# Albino pet python kills two-year-old



## News Bot (Jan 1, 2011)

THE pet python that strangled a two-year-old girl in Sumter County, Florida, 18 months ago hadn't been fed in about a month and had escaped from its tank 10 times since its last meal - a road-kill squirrel, according to newly released documents.

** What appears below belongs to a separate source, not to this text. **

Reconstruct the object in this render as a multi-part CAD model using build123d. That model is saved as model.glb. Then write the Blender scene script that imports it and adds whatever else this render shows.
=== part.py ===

*Published On:* 01-Jan-11 04:16 PM
*Source:* AP via NEWS.com.au

*Go to Original Article*


----------



## snakes123 (Jan 1, 2011)

Thats horrible


----------



## snakeluvver (Jan 1, 2011)

Stupid owners, its their fault. Poor child.


----------



## Reffy (Jan 1, 2011)

snakeluvver said:


> Stupid owners, its their fault. Poor child.


 Agreed


----------



## python_boy (Jan 1, 2011)

i agree with snakes123 that is just so said and horrible


----------



## Rainbow-Serpent (Jan 1, 2011)

Christ there are some idiots in this world! Poor snake and the child have to die for the stupidity of those two chuckleheads!


----------



## nagini-baby (Jan 1, 2011)

if it keeps escaping... get a better tank... or better yet dont keep the animal in the first place.. dumb ppl


----------



## snakelover33 (Jan 2, 2011)

it's the owners fault if they had fed it this wouldnt of happened!!


----------



## falana1 (Jan 2, 2011)

so bloody true snakelover33.
it not the aniamal fault if cant afford to fed your aianml dont have them


----------



## rio_rat (Jan 3, 2011)

far out.. maybe if theyd fed it and housed it their child and snake would be alive.. i hate it when animals and/or kids have to pay for the mistakes that others make- especially when they should know better. roadkill squirrel.. *******!


----------



## Torah (Jan 5, 2011)

pythonpac said:


> Agreed


 
DBL Agreed !


----------



## hansel1313 (Jan 5, 2011)

They should be held acountable for manslaughter!!!

There fault +10...


----------